Sans l’intervention de grandes puissances extérieures, les conditions garantissant la stabilité du Caucase du Sud ne pourront que se dégrader. La présence de la Russie aurait dû prévenir la situation actuelle. Mais sa défection croissante sur le terrain n’a fait qu’exacerber les provocations de l’Azerbaïdjan et l’agressivité entre les deux parties. En raison de leur rivalité idéologique et militaire, les Occidentaux ont accepté jusqu’ici de laisser Moscou gérer son « étranger proche » et de perdre en capacité d’influence dans la région. La menace d’instabilité qui pèse désormais, non plus seulement sur le Haut-Karabakh, mais sur tout le Caucase du Sud, doit les encourager à intervenir dans le conflit.
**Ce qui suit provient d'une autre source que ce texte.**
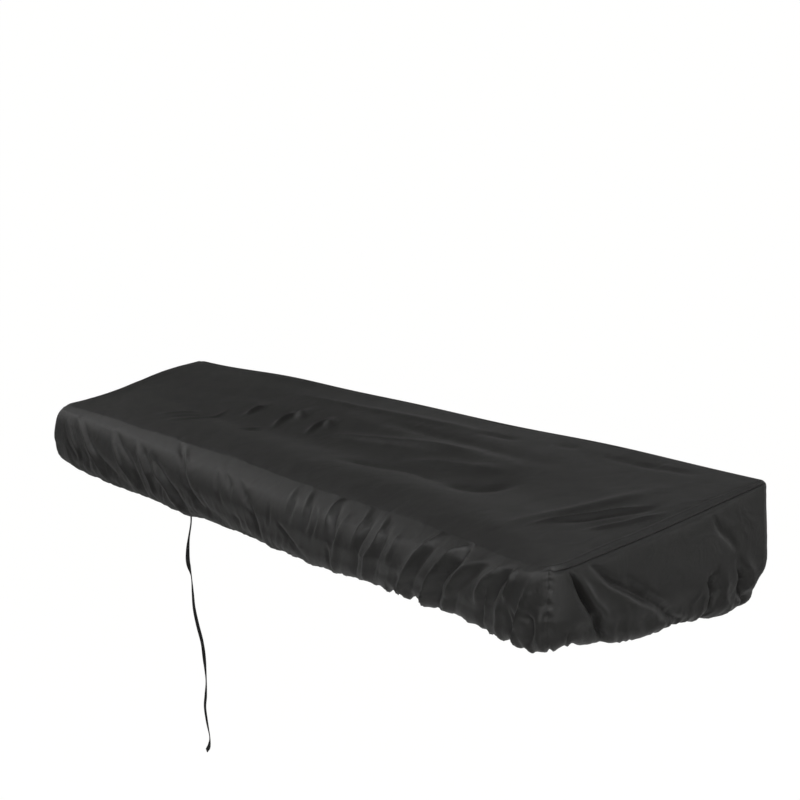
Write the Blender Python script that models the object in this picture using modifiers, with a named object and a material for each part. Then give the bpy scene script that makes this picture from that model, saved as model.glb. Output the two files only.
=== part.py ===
"""A fitted cloth cover for a keyboard instrument, in the shape in which the instrument holds it.

The cover is three pieces of cloth and a tie. The main panel runs up the back, over the top and down the
front in one length. An end panel is set in at each end, below the top's end edge and at two corner seams.
Elastic in the hem draws the lower edge of every panel in under the instrument. A flat tie hangs from the
front hem. Metres, +X along the length, +Y to the back, +Z up, with the origin on the underside of the
top's middle, where the instrument carries the cover. Heights in the tables count from HEM_LEVEL.
"""

import math

import bpy
from mathutils import Vector

# Driving dimensions of the cover as it hangs.
LENGTH = 1.340
DEPTH = 0.272
FRONT_HEIGHT = 0.066
BACK_HEIGHT = 0.1265
CLOTH = 0.002
SEAM_GAP = 0.0003
TURN_RADIUS = 0.014
HEM_REACH = 0.018
HEM_RISE = 0.003
HEM_CORNER_RADIUS = 0.024
TOP_CORNER_RADIUS = 0.004
# How much of a fold is there where it starts, where the skirt turns under, and at the hem's edge.
FOLD_AT_START = 0.15
FOLD_AT_TURN = 0.6
FOLD_AT_HEM = 0.4
# Folds fade out over this share of a corner's turn, so that the corner seams stay smooth.
CORNER_FADE = 0.15

TIE_WIDTH = 0.006
TIE_CLOTH = 0.001
TIE_STEP = 0.010

# The sides in the order in which the edge runs round: direction along, direction outward.
SIDES = {
    "front": (Vector((1, 0)), Vector((0, -1))),
    "right": (Vector((0, 1)), Vector((1, 0))),
    "back": (Vector((-1, 0)), Vector((0, 1))),
    "left": (Vector((0, -1)), Vector((-1, 0))),
}
# Radius in plan of the corner where each side starts.
CORNER_RADII = {"front": 0.034, "right": 0.036, "back": 0.009, "left": 0.016}
NEXT_SIDE = {"front": "right", "right": "back", "back": "left", "left": "front"}

# Divisions of the straight stretch of each side, and the turns of the columns in each half corner.
STRAIGHT_STEPS = {"front": 64, "right": 8, "back": 64, "left": 8}
CORNER_TURNS = (40, 20, 0)
# Rows down the rolled edge and the skirt, as fractions of each stretch. The seam row comes between
# the third and fourth rows of the roll.
ROLL_ROWS = (0.0, 0.25, 0.44, 0.56, 0.78, 1.0)
WALL_ROWS = (0.34, 0.67, 1.0)
TURN_ROWS = (0.5, 1.0)
SEAM_ROW = 3

# The edge of each side: place along it, radius of the roll at the top edge, how far the skirt bellies
# out, height where it starts to draw in, how far it draws in, and height of its underside.
EDGES = {
    "front": (
        # place, roll, belly, knee, pull, underside
        (-0.670, 0.022, 0.007, 0.018, 0.003, -0.022),
        (-0.600, 0.024, 0.012, 0.018, 0.003, -0.025),
        (-0.450, 0.027, 0.013, 0.018, 0.004, -0.026),
        (-0.200, 0.032, 0.011, 0.020, 0.004, -0.024),
        (0.000, 0.044, 0.008, 0.022, 0.004, -0.020),
        (0.200, 0.047, 0.008, 0.022, 0.004, -0.021),
        (0.350, 0.047, 0.006, 0.022, 0.004, -0.015),
        (0.500, 0.036, 0.006, 0.022, 0.004, -0.012),
        (0.600, 0.020, 0.005, 0.022, 0.004, -0.014),
        (0.670, 0.011, 0.005, 0.022, 0.003, -0.011),
    ),
    "right": (
        (-0.136, 0.011, 0.005, 0.022, 0.003, -0.011),
        (-0.050, 0.013, 0.007, 0.022, 0.003, -0.012),
        (0.010, 0.012, 0.007, 0.030, 0.003, -0.008),
        (0.080, 0.010, 0.006, 0.042, 0.003, -0.006),
        (0.136, 0.006, 0.006, 0.050, 0.004, -0.004),
    ),
    "back": (
        (-0.670, 0.007, 0.004, 0.052, 0.006, -0.012),
        (-0.400, 0.006, 0.008, 0.050, 0.008, -0.014),
        (-0.050, 0.006, 0.006, 0.048, 0.010, -0.010),
        (0.300, 0.006, 0.009, 0.052, 0.008, -0.013),
        (0.670, 0.006, 0.006, 0.050, 0.004, -0.004),
    ),
    "left": (
        (-0.136, 0.022, 0.007, 0.018, 0.003, -0.022),
        (-0.050, 0.018, 0.010, 0.024, 0.004, -0.019),
        (0.050, 0.012, 0.008, 0.036, 0.006, -0.015),
        (0.136, 0.007, 0.004, 0.052, 0.006, -0.012),
    ),
}

# Soft ridges and troughs of each skirt: where the fold starts, where it ends, its half width at each
# end, and how far it stands out (ridge) or in (trough). Places run along the side, heights up it.
FOLDS = {
    "front": (
        # place, height, to place, to height, half width, to half width, rise
        (-0.612, 0.060, -0.560, -0.020, 0.010, 0.014, 0.004),
        (-0.546, 0.062, -0.458, -0.020, 0.010, 0.016, 0.005),
        (-0.500, 0.060, -0.412, -0.020, 0.009, 0.013, -0.004),
        (-0.395, 0.060, -0.330, -0.020, 0.010, 0.016, 0.005),
        (-0.345, 0.056, -0.290, -0.020, 0.009, 0.012, -0.004),
        (-0.285, 0.056, -0.236, -0.020, 0.010, 0.016, 0.004),
        (-0.141, 0.074, -0.096, -0.020, 0.007, 0.012, -0.006),
        (-0.003, 0.050, 0.112, -0.020, 0.012, 0.016, -0.004),
        (0.200, 0.062, 0.150, -0.020, 0.012, 0.016, 0.003),
        (0.300, 0.072, 0.244, -0.020, 0.010, 0.015, -0.004),
        (0.345, 0.074, 0.292, -0.020, 0.010, 0.015, 0.004),
        (0.391, 0.076, 0.342, -0.020, 0.010, 0.014, -0.005),
        (0.440, 0.074, 0.398, -0.020, 0.010, 0.015, 0.005),
        (0.482, 0.072, 0.450, -0.020, 0.008, 0.013, -0.004),
        (0.532, 0.070, 0.494, -0.020, 0.009, 0.014, 0.005),
        (0.566, 0.066, 0.530, -0.020, 0.008, 0.011, -0.005),
        (0.599, 0.062, 0.566, -0.020, 0.008, 0.011, 0.005),
        (0.622, 0.050, 0.600, -0.020, 0.007, 0.010, -0.004),
        (0.634, 0.040, 0.650, -0.020, 0.006, 0.010, -0.009),
    ),
    "right": (
        (-0.106, 0.066, -0.066, -0.016, 0.006, 0.011, -0.009),
        (-0.090, 0.060, -0.044, -0.016, 0.008, 0.012, 0.004),
        (-0.084, 0.070, 0.020, 0.008, 0.007, 0.013, -0.006),
        (0.030, 0.060, 0.034, -0.010, 0.010, 0.014, 0.004),
        (0.068, 0.046, 0.064, -0.010, 0.006, 0.010, -0.005),
        (0.099, 0.052, 0.096, -0.010, 0.006, 0.009, -0.005),
    ),
    "back": (
        (0.560, 0.066, 0.540, -0.010, 0.012, 0.018, -0.005),
        (0.470, 0.058, 0.462, -0.010, 0.012, 0.018, 0.005),
        (0.350, 0.070, 0.330, -0.010, 0.012, 0.018, -0.005),
        (0.210, 0.056, 0.222, -0.010, 0.012, 0.020, 0.005),
        (0.080, 0.062, 0.060, -0.010, 0.012, 0.018, -0.004),
        (-0.060, 0.070, -0.090, -0.010, 0.012, 0.020, -0.005),
        (-0.190, 0.056, -0.200, -0.010, 0.012, 0.018, 0.005),
        (-0.330, 0.066, -0.306, -0.010, 0.012, 0.020, -0.005),
        (-0.450, 0.060, -0.440, -0.010, 0.012, 0.018, 0.004),
        (-0.570, 0.068, -0.556, -0.010, 0.012, 0.018, -0.005),
    ),
    "left": (
        (-0.086, 0.050, -0.070, -0.020, 0.008, 0.012, -0.006),
        (-0.040, 0.060, -0.030, -0.020, 0.009, 0.013, 0.005),
        (0.010, 0.070, 0.016, -0.020, 0.008, 0.012, -0.006),
        (0.060, 0.060, 0.058, -0.010, 0.009, 0.012, 0.004),
        (0.096, 0.060, 0.092, -0.010, 0.007, 0.010, -0.005),
    ),
}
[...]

Il est désormais urgent d’avoir un médiateur capable de ramener l’Azerbaïdjan et l’Arménie à la table des négociations, et cet objectif ne pourra être atteint que par la menace de sanctions occidentales, économiques et diplomatiques, contre Bakou. En la matière, les Etats-Unis, qui demeurent les principaux moteurs diplomatiques de l’Occident, doivent agir comme superviseurs de ce nouveau processus, et surtout affirmer un positionnement clair. L’aide militaire allouée à l’Azerbaïdjan, qui s’est chiffrée à 164 millions de dollars entre 2002 et 2020 sans véritable conditionnalité (notamment celle de ne pas l’utiliser à des fins d’agression de l’Arménie), doit être suspendue sine die par Washington. L’imposition de sanctions dans le cadre du Global Magnitsky Human Rights Accountability Act, remis en vigueur par Joe Biden en avril dernier, doit être invoqué contre les responsables azéris qui se seraient rendus responsables d’entraves aux droits de l’homme, sanctions qui seraient parallèlement adoptées par l’Union européenne. L’investissement diplomatique est conséquent, mais après trente ans d’atermoiements et de retards, celui-ci est devenu plus urgent que jamais. En cas d’échec ou de demi-mesures, le conflit du Haut-Karabakh ne trouvera aucune résolution et le Caucase, en devenant une nouvelle poudrière, impactera toutes les parties prenantes largement au-delà de ses frontières.
Par Ardavan Amir-Aslani.
Paru dans l’Atlantico du 01/01/2023.